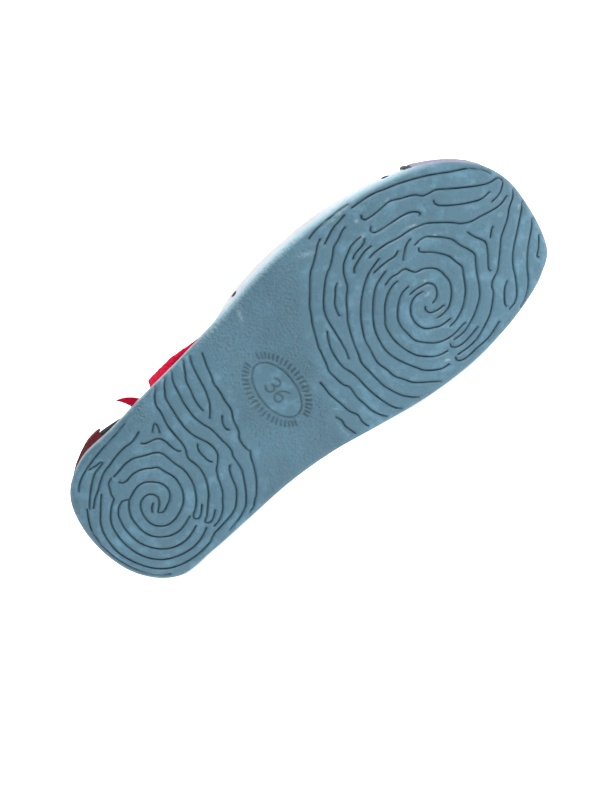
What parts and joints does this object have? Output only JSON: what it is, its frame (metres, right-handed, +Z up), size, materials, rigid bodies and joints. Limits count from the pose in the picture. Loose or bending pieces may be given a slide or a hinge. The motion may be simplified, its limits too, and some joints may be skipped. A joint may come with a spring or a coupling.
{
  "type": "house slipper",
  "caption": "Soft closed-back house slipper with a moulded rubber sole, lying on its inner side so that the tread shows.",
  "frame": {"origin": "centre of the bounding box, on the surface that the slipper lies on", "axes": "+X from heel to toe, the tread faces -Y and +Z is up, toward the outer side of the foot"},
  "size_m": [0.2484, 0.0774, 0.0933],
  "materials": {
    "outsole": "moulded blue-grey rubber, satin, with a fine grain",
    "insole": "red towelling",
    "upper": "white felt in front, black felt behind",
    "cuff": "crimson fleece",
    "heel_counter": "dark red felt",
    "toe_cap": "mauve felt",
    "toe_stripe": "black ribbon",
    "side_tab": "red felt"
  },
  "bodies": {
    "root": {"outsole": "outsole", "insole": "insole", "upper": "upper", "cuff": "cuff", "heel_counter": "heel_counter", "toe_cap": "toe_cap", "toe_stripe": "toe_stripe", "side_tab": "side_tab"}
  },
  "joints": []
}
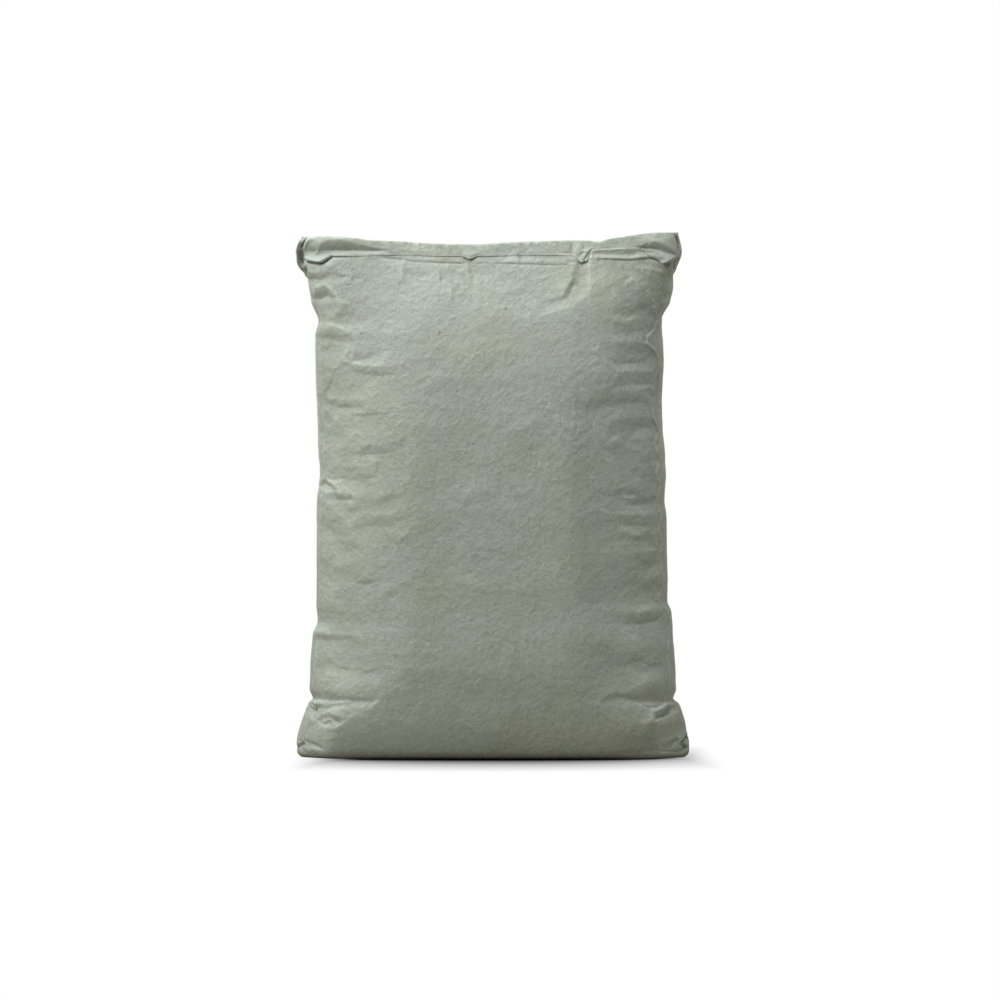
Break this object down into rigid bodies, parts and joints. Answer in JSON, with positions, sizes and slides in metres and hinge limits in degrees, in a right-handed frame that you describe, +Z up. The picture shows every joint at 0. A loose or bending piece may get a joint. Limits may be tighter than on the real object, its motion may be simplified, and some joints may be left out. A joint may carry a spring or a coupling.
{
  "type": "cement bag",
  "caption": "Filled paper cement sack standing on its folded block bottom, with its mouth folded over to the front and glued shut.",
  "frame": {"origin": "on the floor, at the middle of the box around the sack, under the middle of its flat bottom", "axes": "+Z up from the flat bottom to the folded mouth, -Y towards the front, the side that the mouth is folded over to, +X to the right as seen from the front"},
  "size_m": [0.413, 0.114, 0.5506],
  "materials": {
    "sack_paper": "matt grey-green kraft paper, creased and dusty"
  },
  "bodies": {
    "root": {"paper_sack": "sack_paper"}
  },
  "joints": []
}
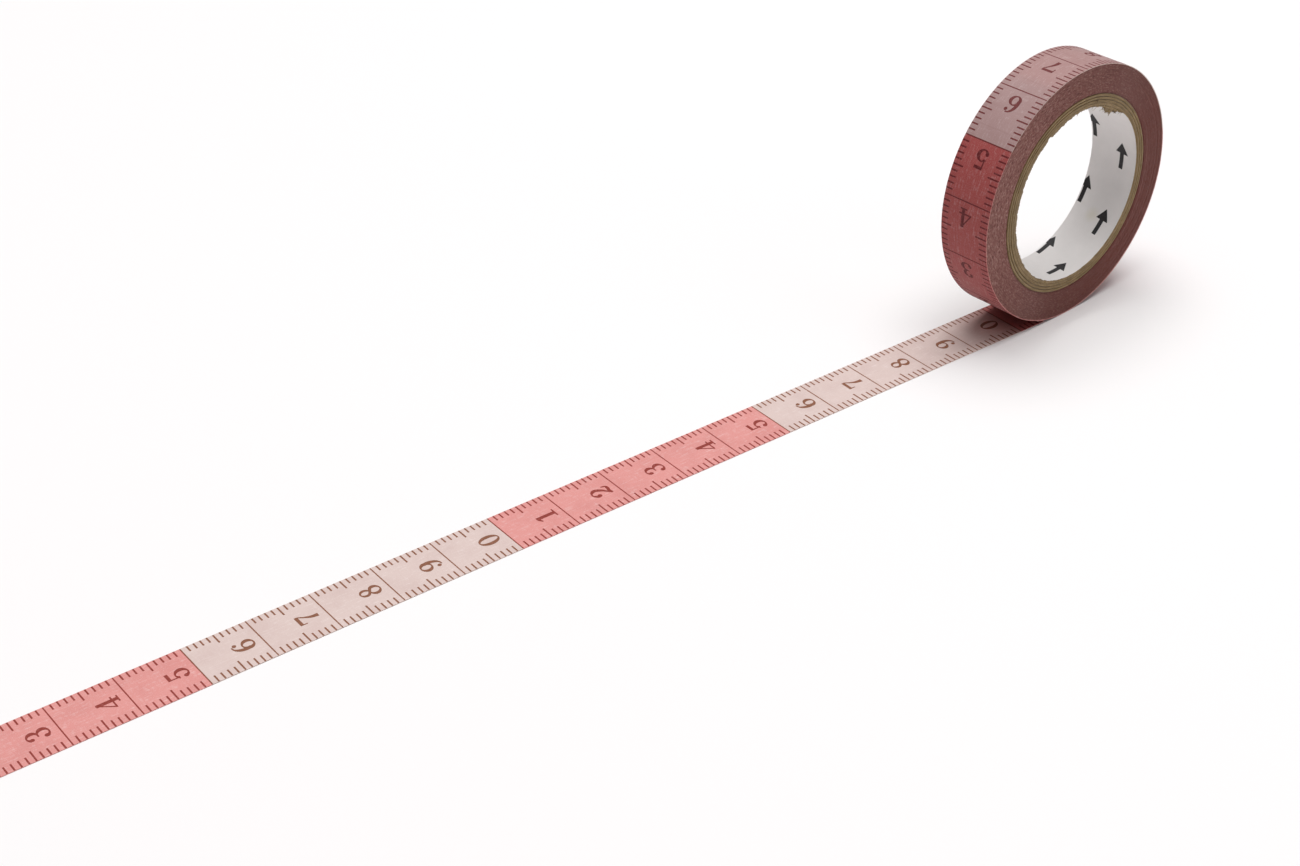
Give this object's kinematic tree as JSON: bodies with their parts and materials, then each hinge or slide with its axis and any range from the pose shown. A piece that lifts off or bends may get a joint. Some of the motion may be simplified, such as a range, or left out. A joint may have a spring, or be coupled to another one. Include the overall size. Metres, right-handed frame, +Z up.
========================================
Copy out all of the records above with nothing altered.

● SOLUTION TO THIS EXERCISE
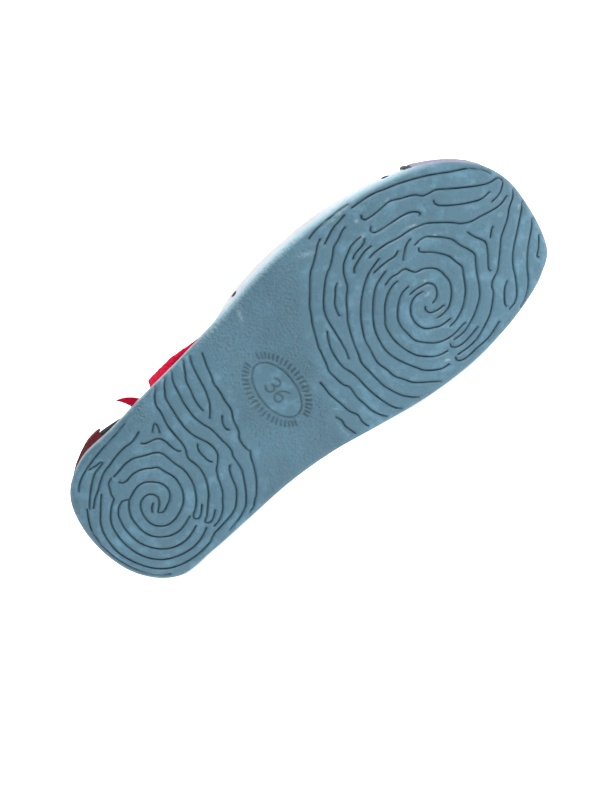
What parts and joints does this object have? Output only JSON: what it is, its frame (metres, right-handed, +Z up), size, materials, rigid bodies and joints. Limits count from the pose in the picture. Loose or bending pieces may be given a slide or a hinge. The motion may be simplified, its limits too, and some joints may be skipped. A joint may come with a spring or a coupling.
{
  "type": "house slipper",
  "caption": "Soft closed-back house slipper with a moulded rubber sole, lying on its inner side so that the tread shows.",
  "frame": {"origin": "centre of the bounding box, on the surface that the slipper lies on", "axes": "+X from heel to toe, the tread faces -Y and +Z is up, toward the outer side of the foot"},
  "size_m": [0.2484, 0.0774, 0.0933],
  "materials": {
    "outsole": "moulded blue-grey rubber, satin, with a fine grain",
    "insole": "red towelling",
    "upper": "white felt in front, black felt behind",
    "cuff": "crimson fleece",
    "heel_counter": "dark red felt",
    "toe_cap": "mauve felt",
    "toe_stripe": "black ribbon",
    "side_tab": "red felt"
  },
  "bodies": {
    "root": {"outsole": "outsole", "insole": "insole", "upper": "upper", "cuff": "cuff", "heel_counter": "heel_counter", "toe_cap": "toe_cap", "toe_stripe": "toe_stripe", "side_tab": "side_tab"}
  },
  "joints": []
}
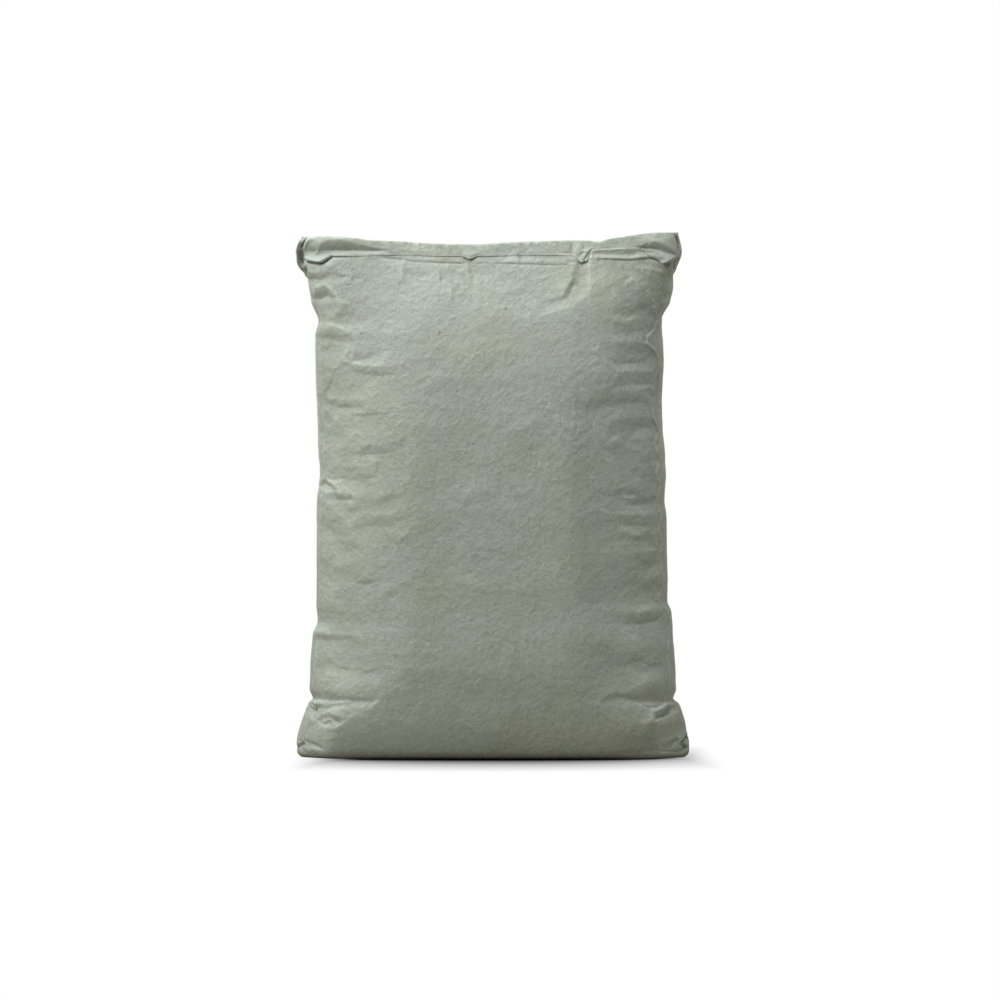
Break this object down into rigid bodies, parts and joints. Answer in JSON, with positions, sizes and slides in metres and hinge limits in degrees, in a right-handed frame that you describe, +Z up. The picture shows every joint at 0. A loose or bending piece may get a joint. Limits may be tighter than on the real object, its motion may be simplified, and some joints may be left out. A joint may carry a spring or a coupling.
{
  "type": "cement bag",
  "caption": "Filled paper cement sack standing on its folded block bottom, with its mouth folded over to the front and glued shut.",
  "frame": {"origin": "on the floor, at the middle of the box around the sack, under the middle of its flat bottom", "axes": "+Z up from the flat bottom to the folded mouth, -Y towards the front, the side that the mouth is folded over to, +X to the right as seen from the front"},
  "size_m": [0.413, 0.114, 0.5506],
  "materials": {
    "sack_paper": "matt grey-green kraft paper, creased and dusty"
  },
  "bodies": {
    "root": {"paper_sack": "sack_paper"}
  },
  "joints": []
}
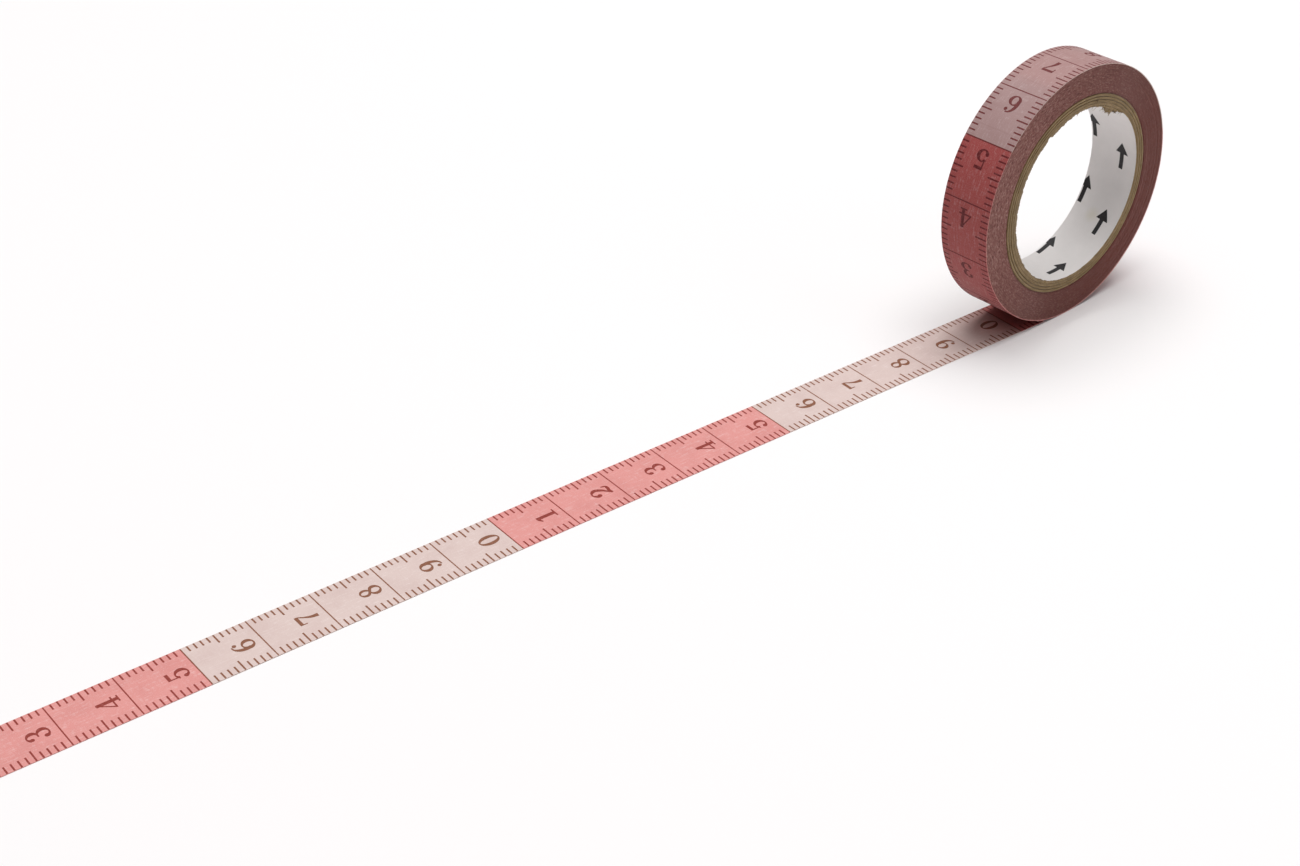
Give this object's kinematic tree as JSON: bodies with their parts and materials, then each hinge or slide with its axis and any range from the pose shown. A piece that lifts off or bends may get a joint. Some of the motion may be simplified, such as a range, or left out. A joint may have a spring, or be coupled to another one. Include the overall size. Metres, right-handed frame, +Z up.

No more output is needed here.